Analysis of a Lawyer:

This case had happened before the promulgation of “Company Law” and the essential issue was whether a company might provide guaranty for its shareholders? This issue was disputed in the industry of finance and law. Article 6 of the previous Company Law provided that “A director or manager shall not provide guaranty for the shareholder or the debts of other individual by the asset of the company”. The “director” was a key point in application of this article. The Supreme People’s Court adopted a way of extensive interpretation in the“Zhongfu Shiye Case”, judging that the contract in which Xingfu Shiye provided mortgage to Xingfu Group was ineffective.

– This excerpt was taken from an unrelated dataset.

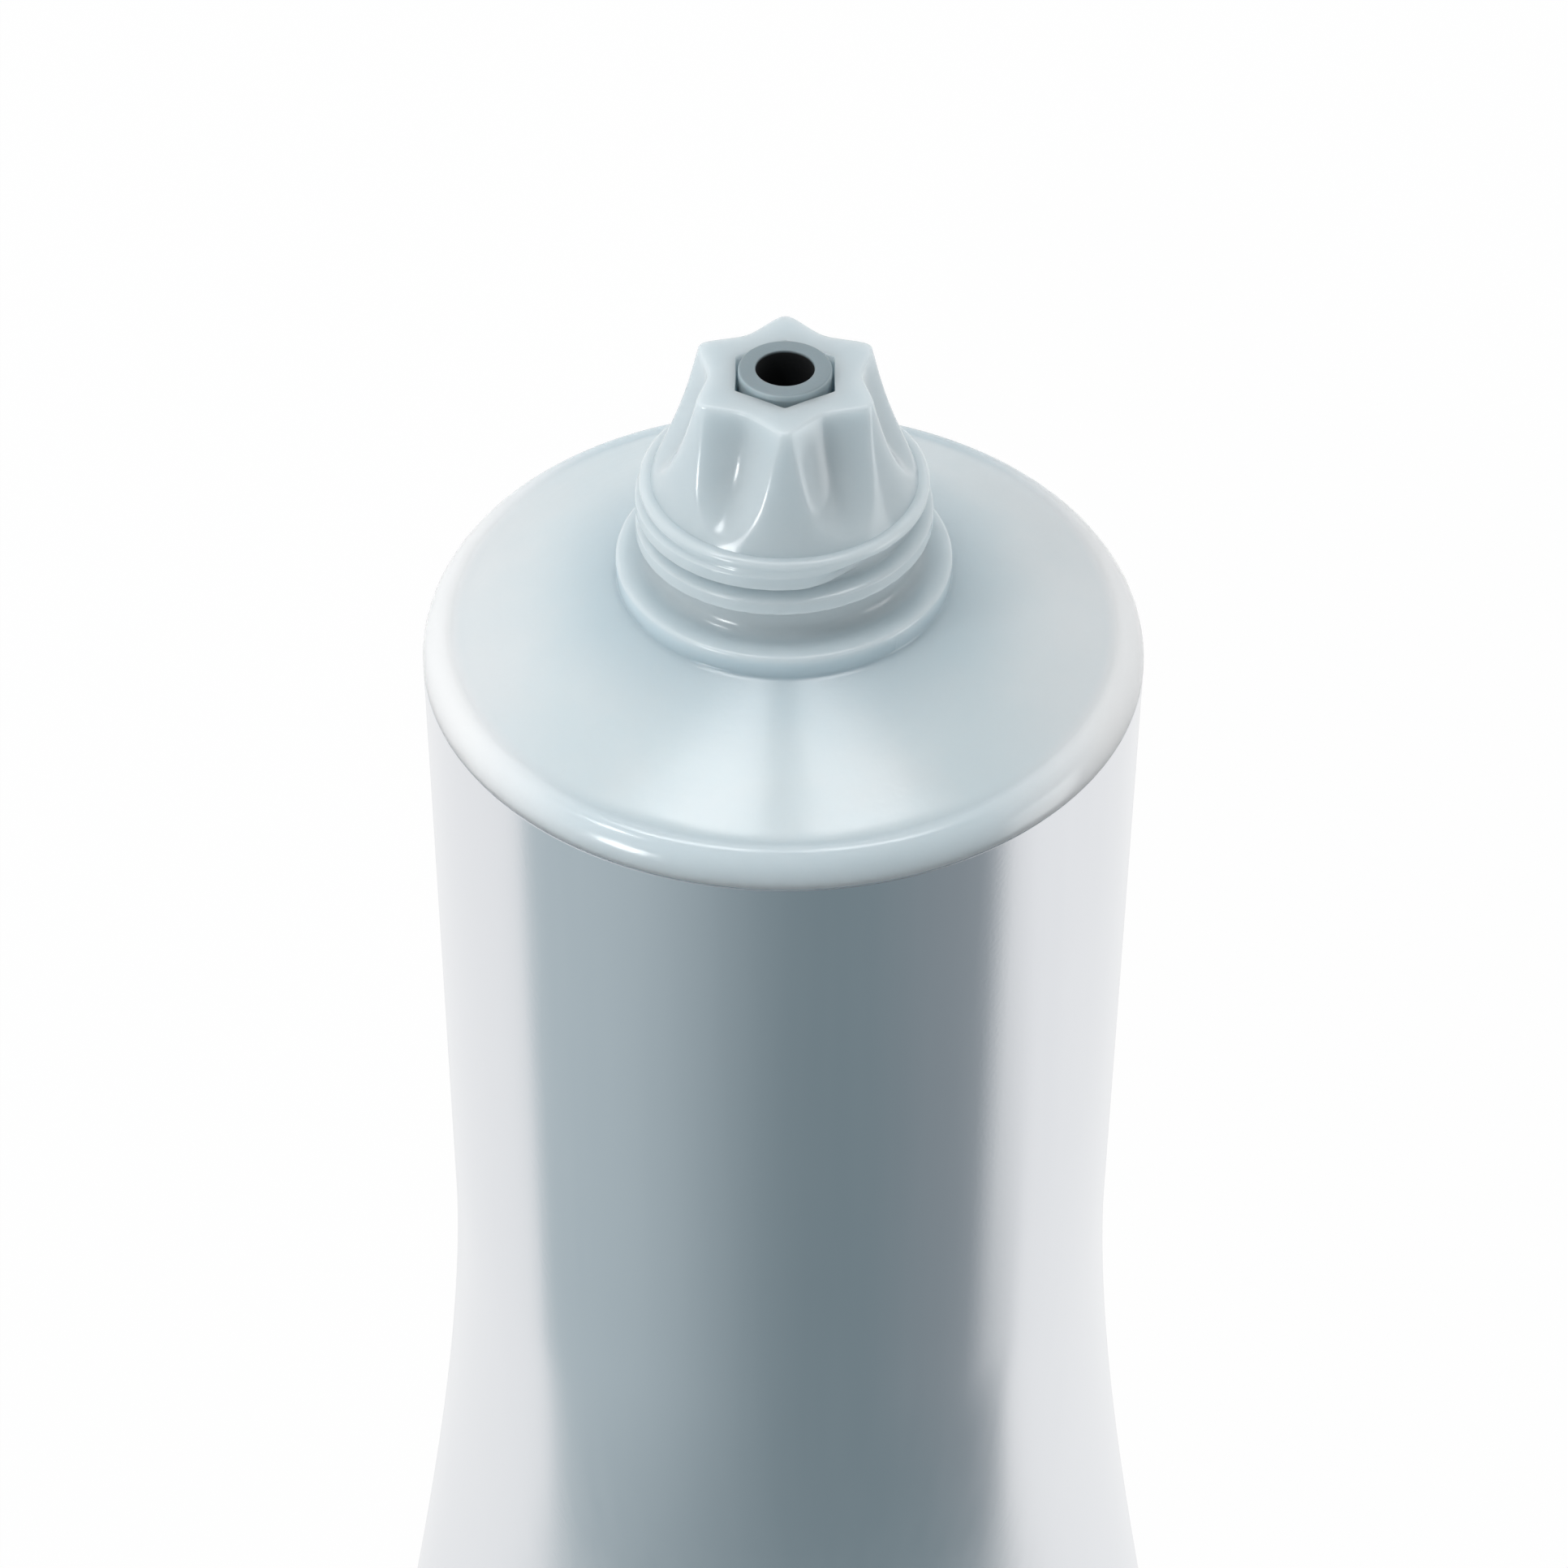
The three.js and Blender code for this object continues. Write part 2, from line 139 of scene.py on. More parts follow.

But in this case, the appellant pointed out in the trial of second instance that the guaranty contract should be effective because: (1) the specific interests of the parties were measured in this case. The share of the Stone Group was only 0.2%, so there was no such case to impair the interest of minority shareholders. In such measurement, the creditors of the company should be protected better. (2) The particularity in the constitutions of the board and shareholder (there was overlap) made the resolution made by the board of Guangcai Group not violate the relevant provisions in the articles of association. So it was effective.
(This case was published in the bulletin of Supreme People’s Court and has a guiding effect.)